Opinion
October 27, 1966
Appeal from a judgment of conviction in the County Court of Tompkins County by the defendant. The introduction into evidence of a search warrant is for the sole purpose of demonstrating that the search was lawful, as distinguished from unlawful. It has no probative value in establishing the guilt of the accused. In the present case the attorney for the defendant requested the following charge: "That any recitals of the search warrant which is marked Exhibit No. 1 in this case, does not constitute proof of any occupancy of any particular room in this dormitory by this Defendant." The court charged as follows: "It is one of the series of circumstances from which the Jury may draw a conclusion." This was error. The remarks of the District Attorney in his summation and those of the court in its charge, with reference to a search warrant, inferentially at least, would impress the jury that a conviction could be sustained upon the search warrant.

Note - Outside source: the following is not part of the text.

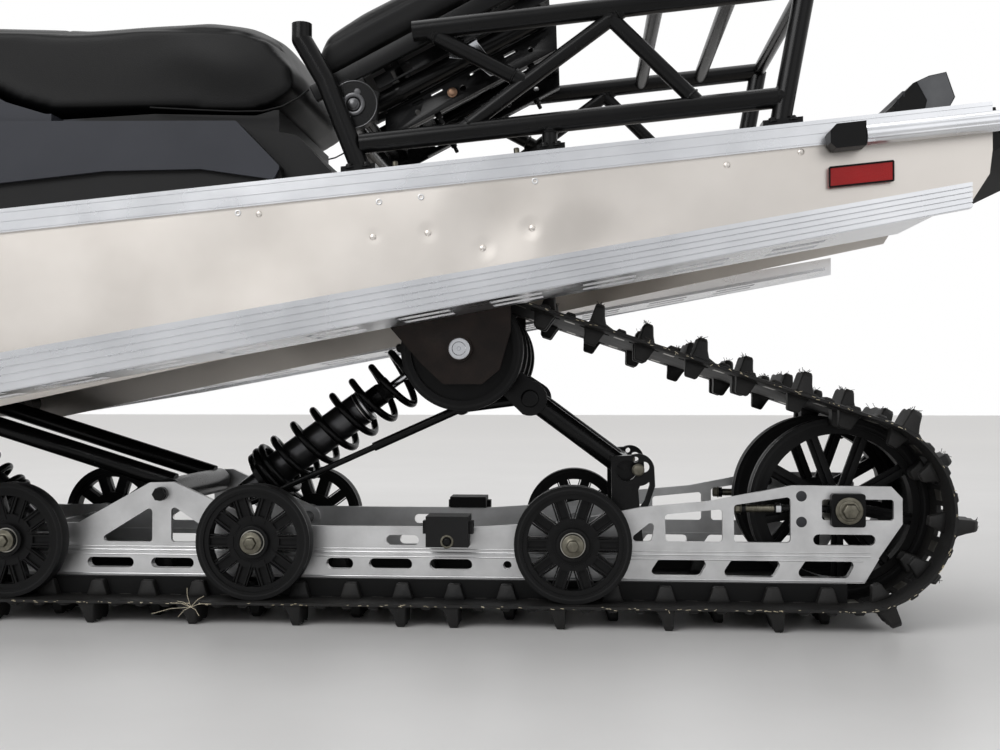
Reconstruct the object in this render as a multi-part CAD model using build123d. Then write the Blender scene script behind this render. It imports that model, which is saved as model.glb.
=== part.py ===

Upon the oral argument the District Attorney admitted that the house matron was available and subject to a subpoena but was not produced. It is conceivable that her testimony might have been sufficient to sustain the conviction. A police officer, in answer to a question, stated: "We asked Miss Silverman if there was anyone else living in the room at the time and she said, `No,' she was the only one living in the room at the time." If this admission was volunteered without the prior knowledge of the District Attorney the question arises as to whether upon the interposing of a proper objection at the trial, there should have been a recess and a hearing held in accordance with People v. Huntley ( 15 N.Y.2d 72). If the District Attorney had advance knowledge of the answer of the police officer, he was obligated to notify the defense attorney of his intention of introducing such admission. In any event, upon a retrial, if the admission is to be offered by the People, there must be a voir dire, as outlined in People v. Huntley and, additionally, it will be necessary to consider the mandate outlined in Miranda v. Arizona ( 384 U.S. 436). It is regrettable that it is necessary to order a new trial. Judgment of conviction reversed, on the law and the facts, and a new trial ordered. Gibson, P.J., Reynolds and Staley, Jr., JJ., concur; Taylor, J., not voting.